Een flakkerende ochtendzon en een woestijnwind waar je
een gortdroge mond van krijgt. Een nu al sjokkende file in het hondenbos.
Behalve de onze. De rebellen intensiveren de zoektocht naar het hert dat zich
weer in hetzelfde vak en op hetzelfde tijdstip bevindt als de dag ervoor.
Terwijl de hinde feitelijk naast ons ginnegapt, snuiven de honden de geur op,
maar niet haar spoor. De tijd verstrijkt en de zon klimt hoger. Voordat ze door
de hitte bevangen worden, sturen M. en ik ze van het hert vandaan richting het
trefzekere meetingpoint. De honden verkeren in topconditie, maar
zelfs met zulke tropische temperaturen staat hun beschermingsmechaniek uit.

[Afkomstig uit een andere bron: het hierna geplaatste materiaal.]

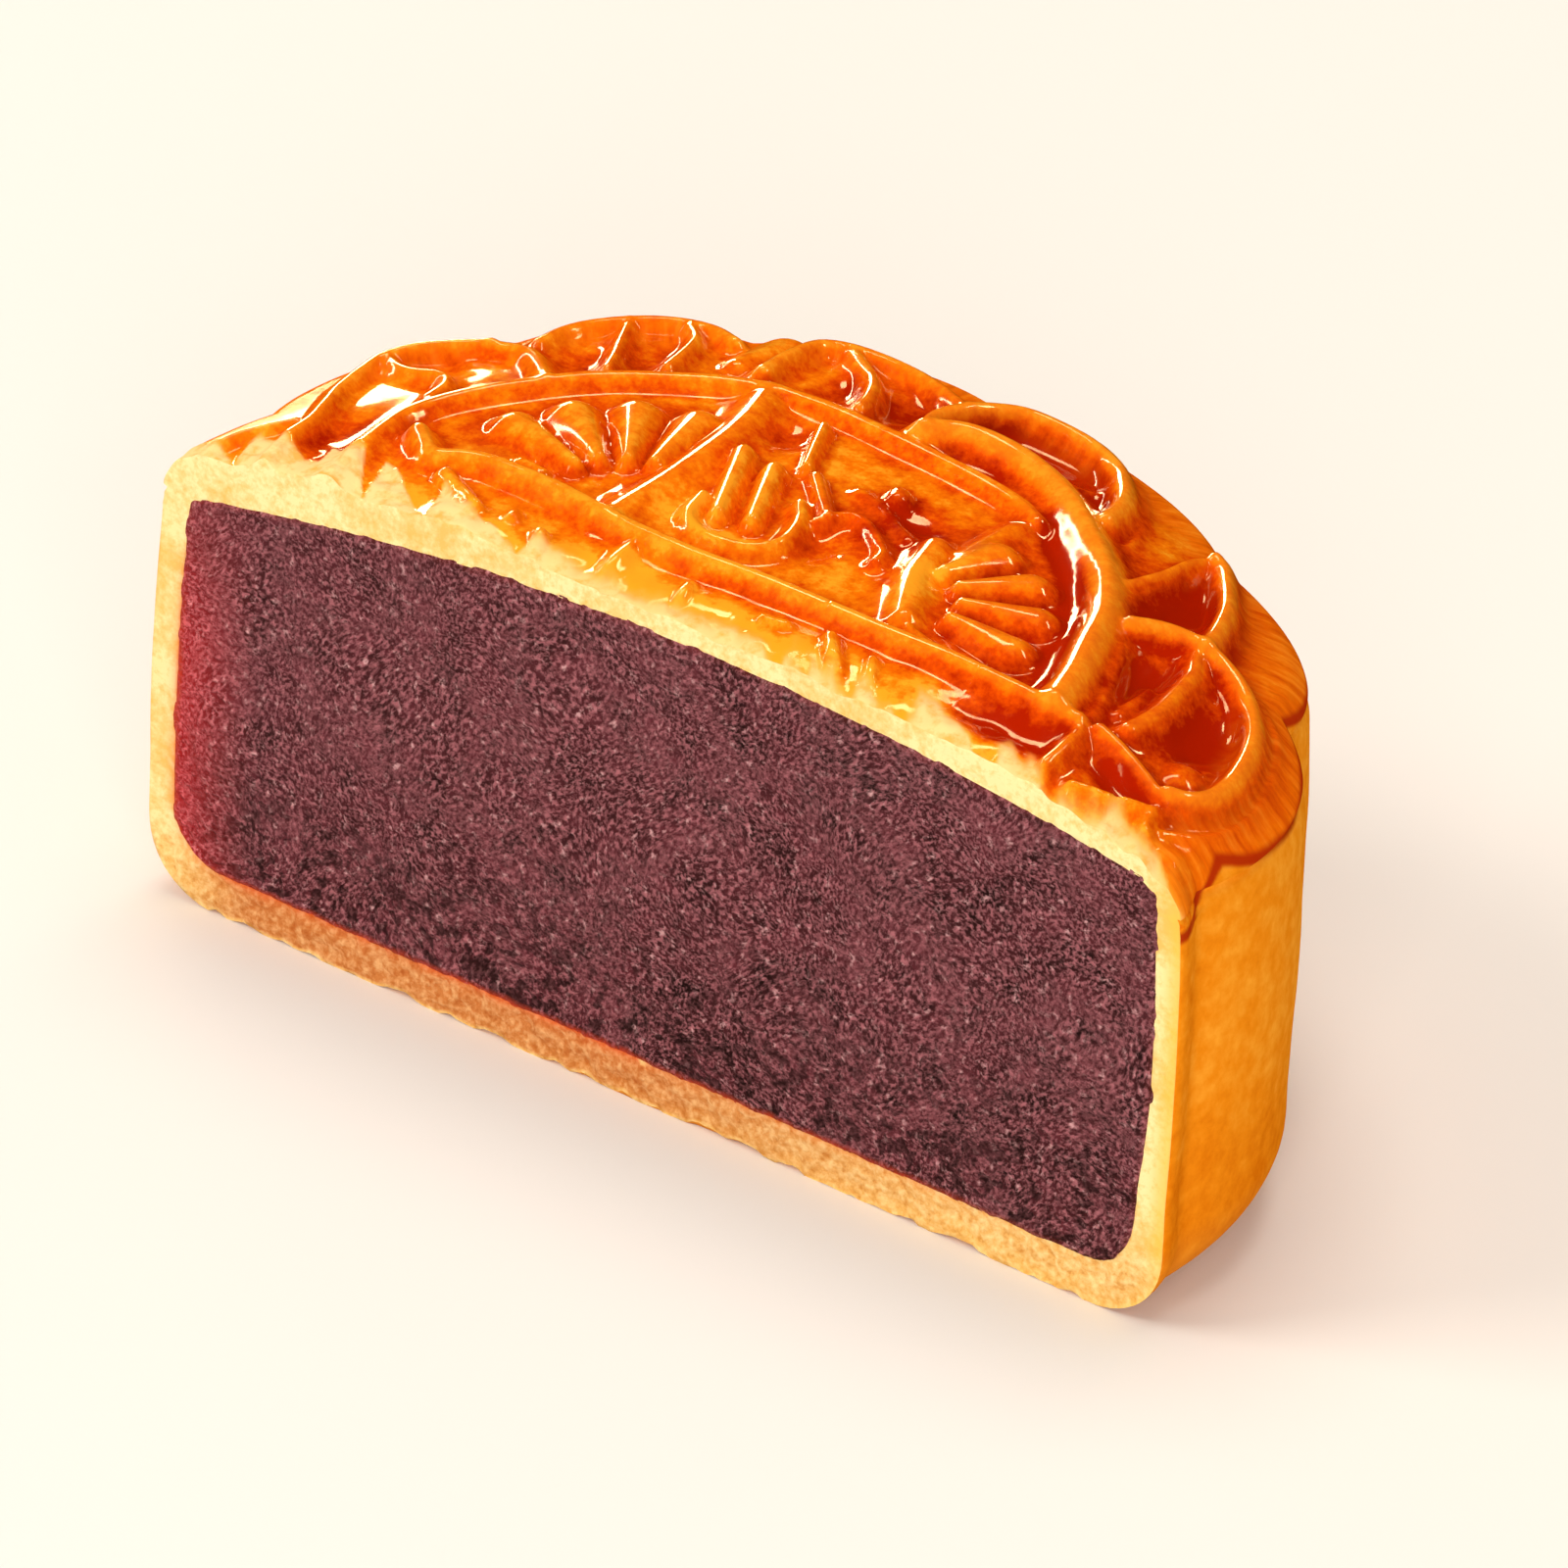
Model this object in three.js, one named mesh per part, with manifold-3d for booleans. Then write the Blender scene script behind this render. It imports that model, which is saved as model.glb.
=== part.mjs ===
// Half of a round Cantonese-style mooncake, as it lies after the cake was cut in two.
// A baked crust with a lobed wall and a moulded, glazed top holds a block of sweet bean paste,
// which shows at the cut. Millimetres, +Z up.
//
// The crust and the paste are worked out about the whole cake's axis, with the cut parallel to X
// and the kept half on the +Y side. At the end they are moved together, so that the origin is at
// the bottom centre of the half's box. The cut then faces -Y.

import * as THREE from 'three';
import { mergeVertices } from 'three/addons/utils/BufferGeometryUtils.js';
import Module from 'manifold-3d';

const wasm = await Module();
wasm.setup();

const cutOffset = 1.4; // the knife passed this far in front of the axis

// Wall and rim
const crestRadius = 40.2; // axis to the crest of a lobe
const grooveDepth = 1.7; // groove between two lobes
const lobeRoundness = 2.3; // 2 is a plain arc, more is a flatter lobe with a tighter groove
const wallDraft = 0.8; // the wall leans in by this much at the rim
const draftStart = 12; // height where it begins to lean
const cornerRadius = 6; // between the base and the wall
const rimHeight = 29.4; // the crease under the rim
const rimCrease = 0.35;
const rimRoll = 1.5; // how far in it rounds over from the crease to the crown

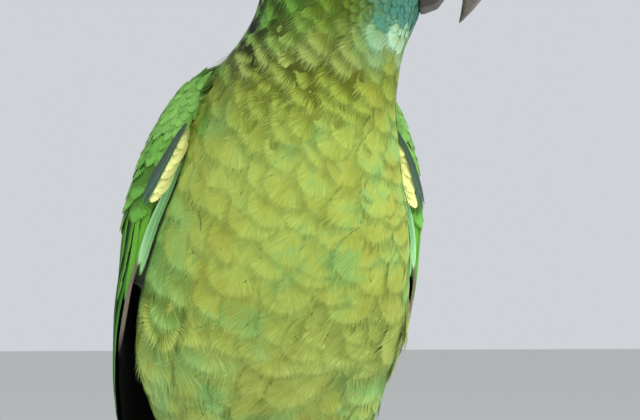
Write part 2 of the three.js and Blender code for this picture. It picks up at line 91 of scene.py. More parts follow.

Skip komt tanken. Als de riem uit de tas glijdt waar
ook de waterfles in zit, neemt hij na één haastige slok de benen. Niet veel
later: gehijg achter ons. Zo luid dat M. en ik elkaar niet kunnen verstaan.
Gedrieën drinken ze uit de gepresenteerde waterbak: dorstige tongetjes duwen
elkaar opzij. Ik wuif Skip en Cruzer koelte toe met een herenzakdoek. We nemen
een shortcut. Cruzers ledematen haperen op het asfalt waarop zon en
schaduw elkaar afwisselen door lullige gemeenteboompjes die streng in het gelid
staan. Onder aanmoediging straatslijpen de drie naar de onder een eik
geparkeerde auto. Dringen geblazen. Wie het eerst entert, mag voor de airco.